ENTRIES SHOWN>
<<<<

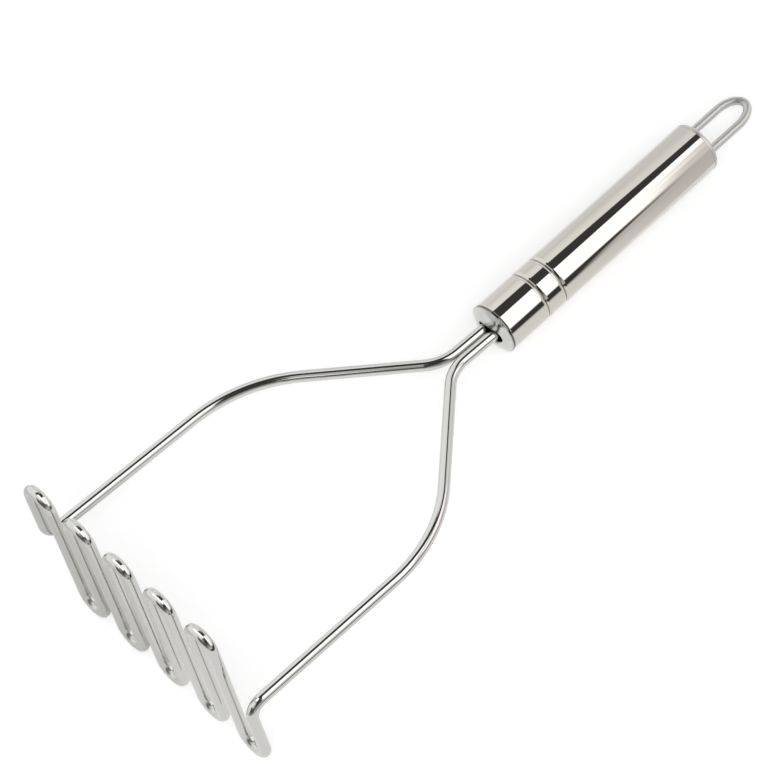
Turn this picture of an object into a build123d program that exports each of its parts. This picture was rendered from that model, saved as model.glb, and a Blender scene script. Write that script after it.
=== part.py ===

>>>>
<<<<

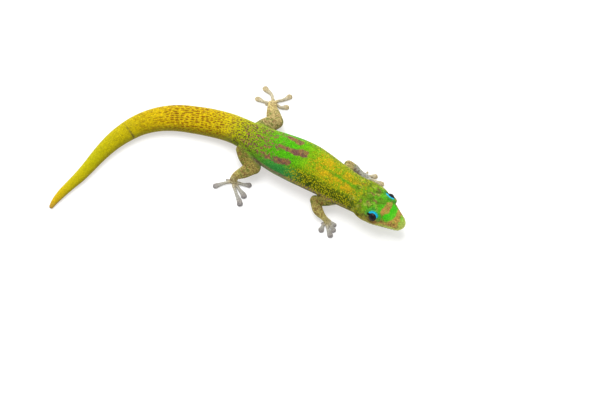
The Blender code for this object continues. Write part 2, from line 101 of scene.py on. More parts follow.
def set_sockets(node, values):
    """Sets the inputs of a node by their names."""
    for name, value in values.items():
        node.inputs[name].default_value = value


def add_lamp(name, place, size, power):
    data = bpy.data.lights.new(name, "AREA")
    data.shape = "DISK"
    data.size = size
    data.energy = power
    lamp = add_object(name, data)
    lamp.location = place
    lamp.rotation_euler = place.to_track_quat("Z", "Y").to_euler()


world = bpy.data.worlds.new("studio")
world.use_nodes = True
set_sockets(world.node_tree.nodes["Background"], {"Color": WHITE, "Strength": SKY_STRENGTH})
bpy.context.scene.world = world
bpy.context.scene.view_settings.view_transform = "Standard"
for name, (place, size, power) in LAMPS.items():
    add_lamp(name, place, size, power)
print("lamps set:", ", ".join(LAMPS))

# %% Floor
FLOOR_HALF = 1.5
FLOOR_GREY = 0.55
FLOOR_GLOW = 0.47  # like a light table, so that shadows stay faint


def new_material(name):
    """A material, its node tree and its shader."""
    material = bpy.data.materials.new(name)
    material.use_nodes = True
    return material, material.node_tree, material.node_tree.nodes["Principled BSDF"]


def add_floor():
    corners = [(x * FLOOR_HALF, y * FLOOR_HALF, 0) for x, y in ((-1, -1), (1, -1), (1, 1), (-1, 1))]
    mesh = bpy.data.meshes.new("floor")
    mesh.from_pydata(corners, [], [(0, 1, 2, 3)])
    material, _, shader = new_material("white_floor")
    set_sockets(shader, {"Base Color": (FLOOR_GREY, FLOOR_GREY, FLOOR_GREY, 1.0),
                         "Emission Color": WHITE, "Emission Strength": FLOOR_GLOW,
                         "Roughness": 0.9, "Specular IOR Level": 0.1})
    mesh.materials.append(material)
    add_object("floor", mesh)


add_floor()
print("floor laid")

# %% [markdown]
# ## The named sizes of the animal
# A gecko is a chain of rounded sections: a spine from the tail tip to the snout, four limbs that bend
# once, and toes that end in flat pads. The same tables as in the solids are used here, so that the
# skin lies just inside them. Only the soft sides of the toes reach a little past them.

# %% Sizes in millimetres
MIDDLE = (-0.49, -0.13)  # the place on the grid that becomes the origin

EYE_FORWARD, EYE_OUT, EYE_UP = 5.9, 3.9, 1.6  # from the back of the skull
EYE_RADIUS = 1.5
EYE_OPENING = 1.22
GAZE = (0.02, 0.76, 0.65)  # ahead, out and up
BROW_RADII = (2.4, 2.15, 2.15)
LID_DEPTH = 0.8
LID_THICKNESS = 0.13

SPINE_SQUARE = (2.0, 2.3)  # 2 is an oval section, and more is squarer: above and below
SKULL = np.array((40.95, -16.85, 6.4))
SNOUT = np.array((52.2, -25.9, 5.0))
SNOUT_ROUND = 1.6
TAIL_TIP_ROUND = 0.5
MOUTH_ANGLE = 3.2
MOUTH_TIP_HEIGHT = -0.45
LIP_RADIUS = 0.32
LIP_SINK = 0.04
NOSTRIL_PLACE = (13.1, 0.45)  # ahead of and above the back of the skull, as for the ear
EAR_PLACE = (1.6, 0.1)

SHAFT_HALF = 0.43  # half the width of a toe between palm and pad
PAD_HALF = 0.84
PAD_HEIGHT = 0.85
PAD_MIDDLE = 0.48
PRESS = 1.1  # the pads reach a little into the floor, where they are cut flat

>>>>

TASK TO COMPLETE>
What is the number of lines that hold the string "Write"? Give it alone.

THE RESULT>
2